_PROMPT:_
Every record should be written out exactly, please.

Modeling code records

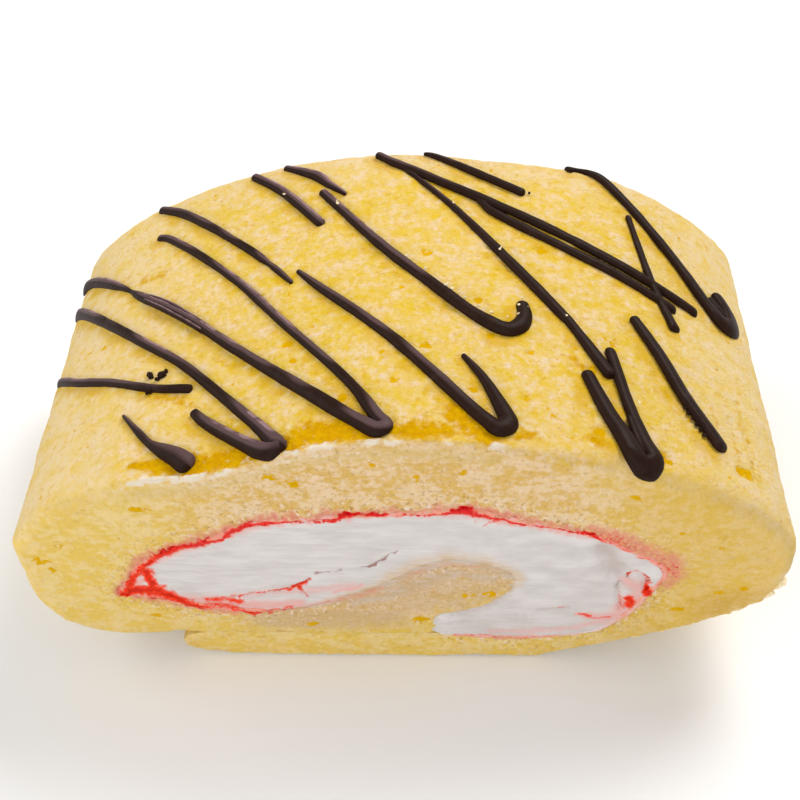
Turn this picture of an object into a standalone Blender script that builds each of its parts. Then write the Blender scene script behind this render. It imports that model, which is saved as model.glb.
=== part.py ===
"""A cut length of rolled sponge cake, lying as it is served.

One sheet of yellow sponge is rolled round whipped cream. A thin line of
strawberry jam lies between the two, and dark chocolate is drizzled over the
top. The roll's axis runs along Y with a cut face at each end, the front one
towards -Y, and the flat base lies on Z = 0.

The sections below are drawn in millimetres, as (x, z), and the meshes are
made in metres.
"""
import math

import bmesh
import bpy
import numpy as np

MM = 0.001

# The roll as a whole
WIDTH = 110.0
LENGTH = 62.9
HEIGHT = 48.7
WIDEST_Z = 25.0             # height at which the roll is widest
TOP_POWER_LEFT = 1.65       # roundness of the dome: 2 is an ellipse, 1 a ramp
TOP_POWER_RIGHT = 1.75

# Where the roll turns in under itself
LEFT_FOLD_X = -38.0         # end of the round lower left corner
LEFT_FOLD_Z = 4.8
LEFT_POWER = 3.7
RIGHT_FOOT_X = 20.0         # start of the underside that slopes up to the right
RIGHT_POWER = 2.6
RIGHT_SLOPE = 0.3

# The sagging front left shoulder
SAG_X = -25.5
SAG_DEPTH = 3.3
SAG_SPREADS = (8.5, 13.0)   # to its left and to its right

# The fuller right shoulder at the back
SWELL_X = 33.0
SWELL_HEIGHT = 2.2
SWELL_SPREAD = 14.0

# Shallow dips in the skin on top
DIP_DEPTH = 0.25
DIP_LENGTH_X = 9.0
DIP_LENGTH_Y = 11.0

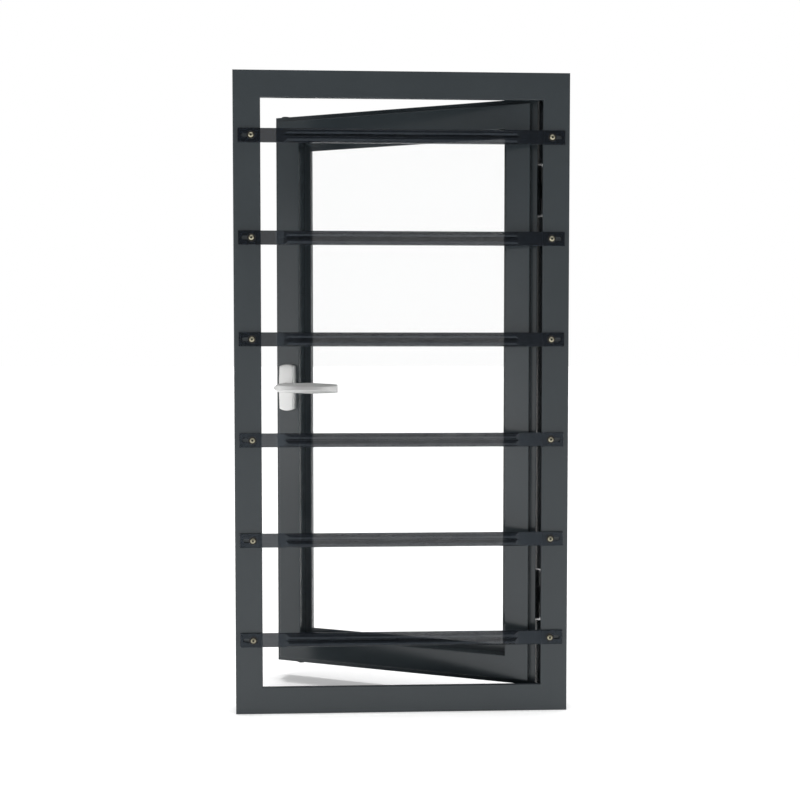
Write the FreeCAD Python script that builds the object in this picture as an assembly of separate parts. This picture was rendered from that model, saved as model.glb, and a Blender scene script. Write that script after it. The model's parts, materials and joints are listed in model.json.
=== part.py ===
import FreeCAD, Part
import math
import os

from FreeCAD import Vector

# Outward-opening casement window, seen from the room: +X right, +Y to the outside, +Z up.
# The geometry is drawn with the sash closed and y = 0 on the frame's room face. Saving turns the
# sash about its hinges to the opening angle, and puts the origin under the middle of the sill.

# Outer frame, an aluminium extrusion mitred at the corners
FRAME_WIDTH = 600.0
FRAME_HEIGHT = 1150.0
FRAME_DEPTH = 50.0
FRAME_FACE = 48.0           # width of the frame as seen from the room
FRAME_WALL = 2.0
NOSE_DEPTH = 8.0            # thickness of the nose that the sash closes behind
REBATE = 14.0               # how far the nose stands in front of the rebate wall
FRAME_EDGE_R = 1.0
FRAME_SEAL_W = 5.0
FRAME_SEAL_INSET = 1.5      # from the nose tip to the seal
SEAL_CORE_R = 1.2           # half the width of the seal's hollow core
SEAL_TIP_R = 2.4            # rounding of the seal's tip
SEAL_GAP = 0.3              # seal tip short of the closed sash

# Sash, an aluminium extrusion mitred at the corners
OPEN_ANGLE = 22.0           # degrees the sash stands open at rest
SASH_CLEAR = 2.5            # between the nose tip and the sash box
SASH_SETBACK = 1.0          # sash face behind the frame's room face
SASH_FACE = 43.0
SASH_WALL = 2.0
SASH_WEB = 1.8              # web and glazing upstand
FLANGE = 11.0               # flange that laps behind the frame's nose
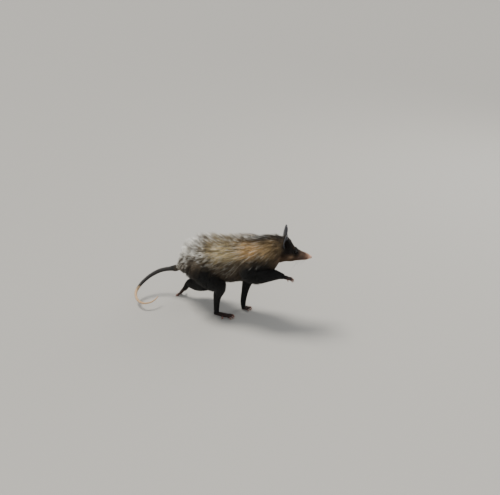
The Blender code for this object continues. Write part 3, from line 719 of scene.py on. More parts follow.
def ripple(points: Array, size: float, seed: int = 0) -> Array:
    """A smooth random field from about -1 to 1, whose patches are about this size, in centimetres."""
    draw = np.random.default_rng(seed)
    ways = unit(draw.normal(size=(9, 3)))
    turns = draw.uniform(0, 2 * math.pi, 9)
    scales = draw.uniform(0.7, 1.5, 9)
    waves = np.sin(points @ ways.T * (2 * math.pi / size / 2) * scales + turns)
    return waves.sum(axis=1) / 3.4


@dataclass(frozen=True)
class Patch:
    """A soft patch of colour on the body.

    Attributes:
        colour: its colour.
        place: its middle along the spine.
        rise: its middle's height round the section, from -1 at the belly to 1 on the back.
        long: how far it reaches along the spine.
        tall: how far it reaches round the section.
        strength: how much of the colour shows at its middle.
    """

    colour: str
    place: float
    rise: float
    long: float
    tall: float
    strength: float


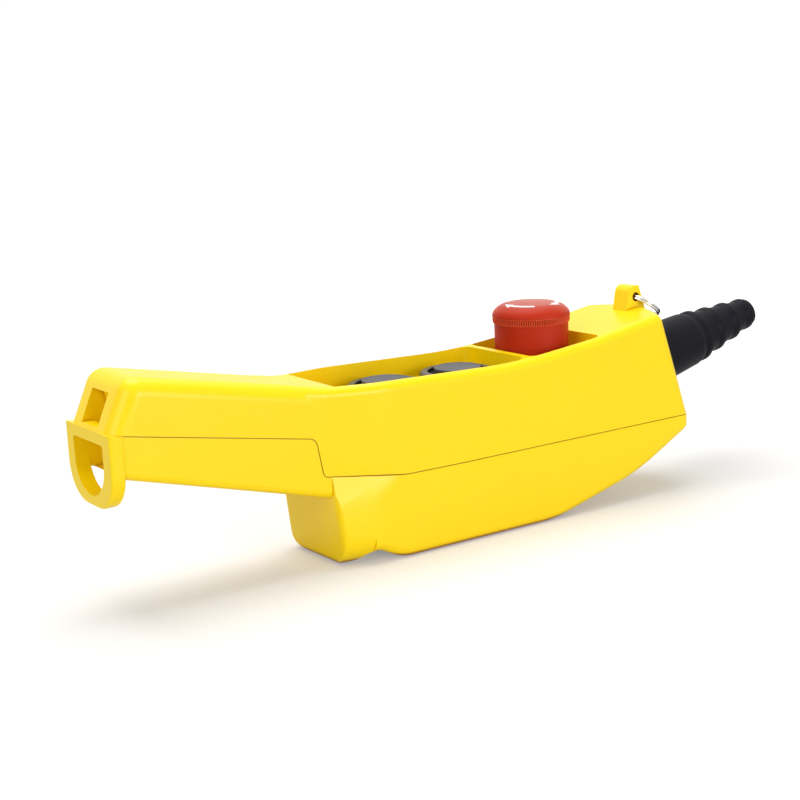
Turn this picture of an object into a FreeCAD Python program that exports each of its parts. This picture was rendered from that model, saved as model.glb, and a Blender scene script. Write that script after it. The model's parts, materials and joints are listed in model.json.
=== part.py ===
import FreeCAD, Part
import math
import os

os.makedirs("parts", exist_ok=True)

# Hoist pendant control, millimetres. It lies on its belly: +X runs to the cable, +Z is the
# button side, and the origin is on the flat of the belly, under the pair of push buttons.

# Moulding
WALL = 2.6
HEAD_HALF = 26.1
HANDLE_HALF = 19.8
EDGE_ROUND = 4.2
GRIP_EDGE_ROUND = 7.0
BELLY_ROUND = 3.8
GRIP_ROUND = 3.5
FIT = 0.1
OUTSIDE = 60.0

# Side profile of the housing
RIM_DIP = (24.0, 75.2)
RIM_ROUND = 250.0
RAMP_MID = (72.0, 79.9)
TOP_END = (114.0, 87.0)
NECK_TOP = (-71.5, 77.7)
NECK_ROUND = 70.0
GRIP_TOP = (-156.2, 94.4)
GRIP_END_X = -165.7
GRIP_END_ROUND = 7.8
SEAM_Z = 36.0
SEAM_EASE = (-37.0, 36.3)
SEAM_STEP_LOW = (-73.6, 40.4)
SEAM_STEP_HIGH = (-76.6, 57.1)
SEAM_END_Z = 73.4
SEAM_STEP_ROUNDS = (4.0, 2.8)
SEAM_BEND = 40.0
SEAM_LEVEL_AFTER = 30.0
GRIP_FLOOR_END = (-166.5, 56.8)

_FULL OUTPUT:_
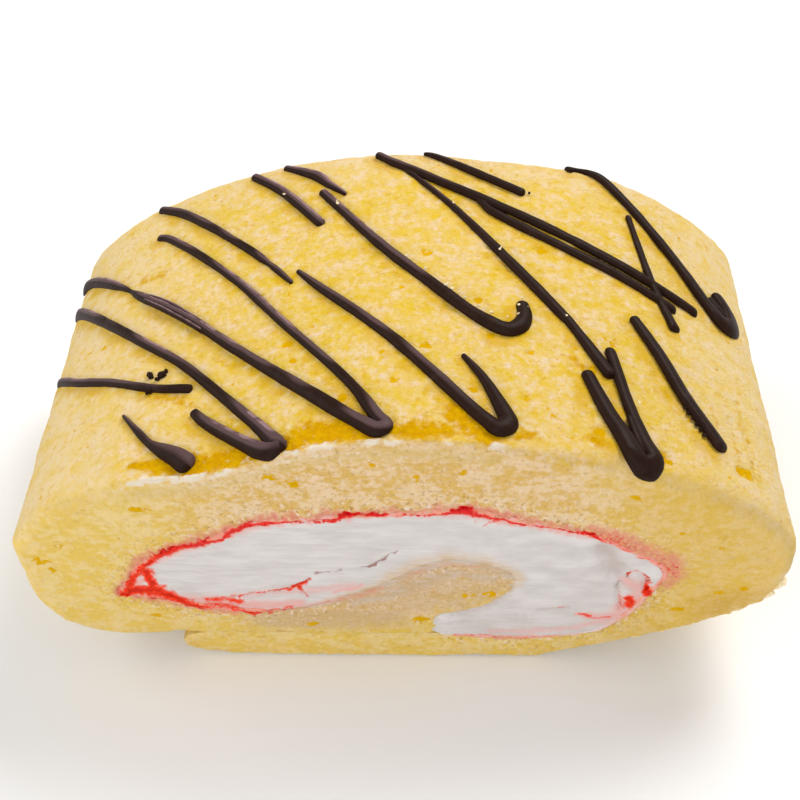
Turn this picture of an object into a standalone Blender script that builds each of its parts. Then write the Blender scene script behind this render. It imports that model, which is saved as model.glb.
=== part.py ===
"""A cut length of rolled sponge cake, lying as it is served.

One sheet of yellow sponge is rolled round whipped cream. A thin line of
strawberry jam lies between the two, and dark chocolate is drizzled over the
top. The roll's axis runs along Y with a cut face at each end, the front one
towards -Y, and the flat base lies on Z = 0.

The sections below are drawn in millimetres, as (x, z), and the meshes are
made in metres.
"""
import math

import bmesh
import bpy
import numpy as np

MM = 0.001

# The roll as a whole
WIDTH = 110.0
LENGTH = 62.9
HEIGHT = 48.7
WIDEST_Z = 25.0             # height at which the roll is widest
TOP_POWER_LEFT = 1.65       # roundness of the dome: 2 is an ellipse, 1 a ramp
TOP_POWER_RIGHT = 1.75

# Where the roll turns in under itself
LEFT_FOLD_X = -38.0         # end of the round lower left corner
LEFT_FOLD_Z = 4.8
LEFT_POWER = 3.7
RIGHT_FOOT_X = 20.0         # start of the underside that slopes up to the right
RIGHT_POWER = 2.6
RIGHT_SLOPE = 0.3

# The sagging front left shoulder
SAG_X = -25.5
SAG_DEPTH = 3.3
SAG_SPREADS = (8.5, 13.0)   # to its left and to its right

# The fuller right shoulder at the back
SWELL_X = 33.0
SWELL_HEIGHT = 2.2
SWELL_SPREAD = 14.0

# Shallow dips in the skin on top
DIP_DEPTH = 0.25
DIP_LENGTH_X = 9.0
DIP_LENGTH_Y = 11.0

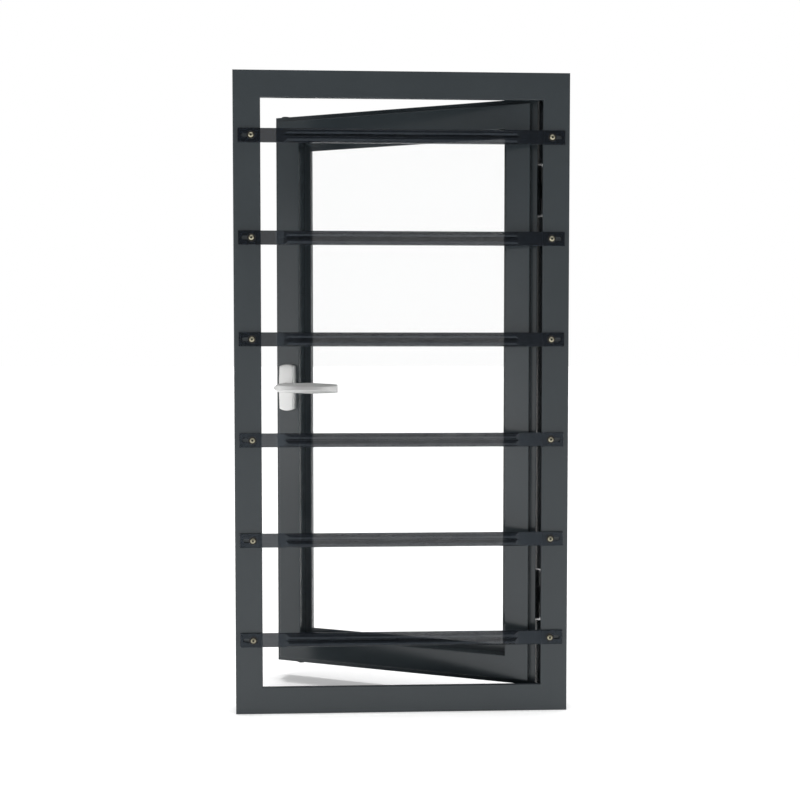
Write the FreeCAD Python script that builds the object in this picture as an assembly of separate parts. This picture was rendered from that model, saved as model.glb, and a Blender scene script. Write that script after it. The model's parts, materials and joints are listed in model.json.
=== part.py ===
import FreeCAD, Part
import math
import os

from FreeCAD import Vector

# Outward-opening casement window, seen from the room: +X right, +Y to the outside, +Z up.
# The geometry is drawn with the sash closed and y = 0 on the frame's room face. Saving turns the
# sash about its hinges to the opening angle, and puts the origin under the middle of the sill.

# Outer frame, an aluminium extrusion mitred at the corners
FRAME_WIDTH = 600.0
FRAME_HEIGHT = 1150.0
FRAME_DEPTH = 50.0
FRAME_FACE = 48.0           # width of the frame as seen from the room
FRAME_WALL = 2.0
NOSE_DEPTH = 8.0            # thickness of the nose that the sash closes behind
REBATE = 14.0               # how far the nose stands in front of the rebate wall
FRAME_EDGE_R = 1.0
FRAME_SEAL_W = 5.0
FRAME_SEAL_INSET = 1.5      # from the nose tip to the seal
SEAL_CORE_R = 1.2           # half the width of the seal's hollow core
SEAL_TIP_R = 2.4            # rounding of the seal's tip
SEAL_GAP = 0.3              # seal tip short of the closed sash

# Sash, an aluminium extrusion mitred at the corners
OPEN_ANGLE = 22.0           # degrees the sash stands open at rest
SASH_CLEAR = 2.5            # between the nose tip and the sash box
SASH_SETBACK = 1.0          # sash face behind the frame's room face
SASH_FACE = 43.0
SASH_WALL = 2.0
SASH_WEB = 1.8              # web and glazing upstand
FLANGE = 11.0               # flange that laps behind the frame's nose
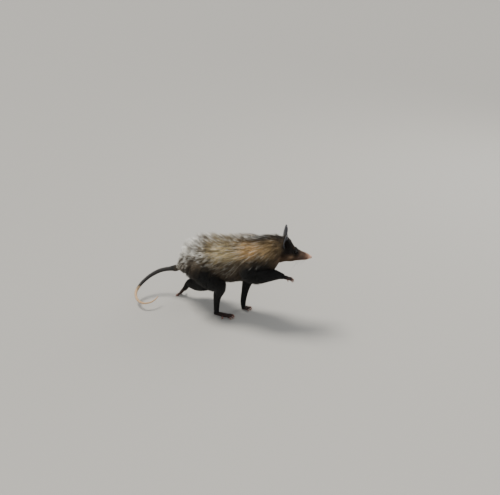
The Blender code for this object continues. Write part 3, from line 719 of scene.py on. More parts follow.
def ripple(points: Array, size: float, seed: int = 0) -> Array:
    """A smooth random field from about -1 to 1, whose patches are about this size, in centimetres."""
    draw = np.random.default_rng(seed)
    ways = unit(draw.normal(size=(9, 3)))
    turns = draw.uniform(0, 2 * math.pi, 9)
    scales = draw.uniform(0.7, 1.5, 9)
    waves = np.sin(points @ ways.T * (2 * math.pi / size / 2) * scales + turns)
    return waves.sum(axis=1) / 3.4


@dataclass(frozen=True)
class Patch:
    """A soft patch of colour on the body.

    Attributes:
        colour: its colour.
        place: its middle along the spine.
        rise: its middle's height round the section, from -1 at the belly to 1 on the back.
        long: how far it reaches along the spine.
        tall: how far it reaches round the section.
        strength: how much of the colour shows at its middle.
    """

    colour: str
    place: float
    rise: float
    long: float
    tall: float
    strength: float


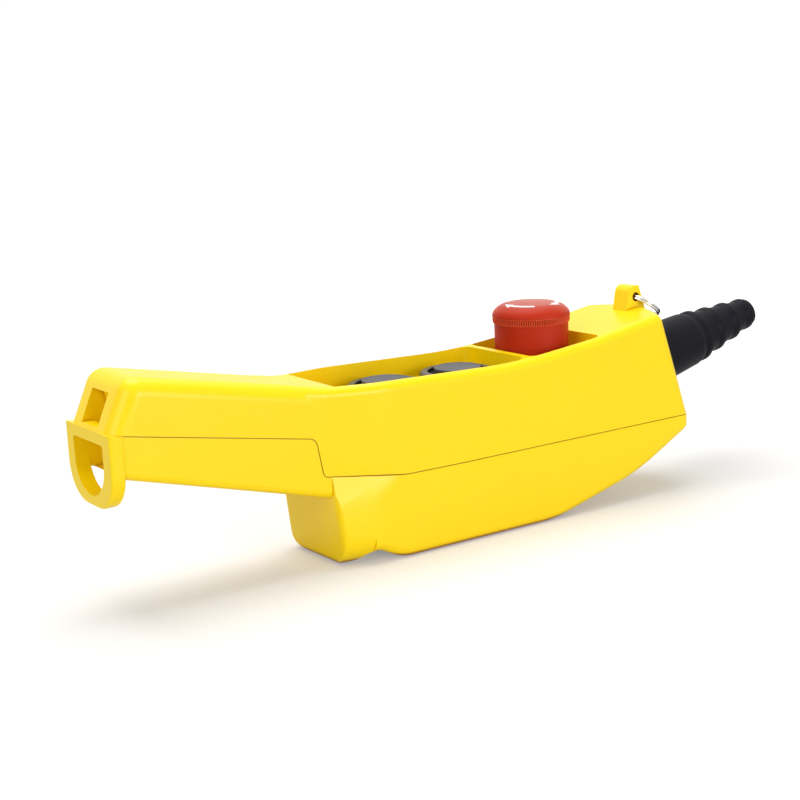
Turn this picture of an object into a FreeCAD Python program that exports each of its parts. This picture was rendered from that model, saved as model.glb, and a Blender scene script. Write that script after it. The model's parts, materials and joints are listed in model.json.
=== part.py ===
import FreeCAD, Part
import math
import os

os.makedirs("parts", exist_ok=True)

# Hoist pendant control, millimetres. It lies on its belly: +X runs to the cable, +Z is the
# button side, and the origin is on the flat of the belly, under the pair of push buttons.

# Moulding
WALL = 2.6
HEAD_HALF = 26.1
HANDLE_HALF = 19.8
EDGE_ROUND = 4.2
GRIP_EDGE_ROUND = 7.0
BELLY_ROUND = 3.8
GRIP_ROUND = 3.5
FIT = 0.1
OUTSIDE = 60.0

# Side profile of the housing
RIM_DIP = (24.0, 75.2)
RIM_ROUND = 250.0
RAMP_MID = (72.0, 79.9)
TOP_END = (114.0, 87.0)
NECK_TOP = (-71.5, 77.7)
NECK_ROUND = 70.0
GRIP_TOP = (-156.2, 94.4)
GRIP_END_X = -165.7
GRIP_END_ROUND = 7.8
SEAM_Z = 36.0
SEAM_EASE = (-37.0, 36.3)
SEAM_STEP_LOW = (-73.6, 40.4)
SEAM_STEP_HIGH = (-76.6, 57.1)
SEAM_END_Z = 73.4
SEAM_STEP_ROUNDS = (4.0, 2.8)
SEAM_BEND = 40.0
SEAM_LEVEL_AFTER = 30.0
GRIP_FLOOR_END = (-166.5, 56.8)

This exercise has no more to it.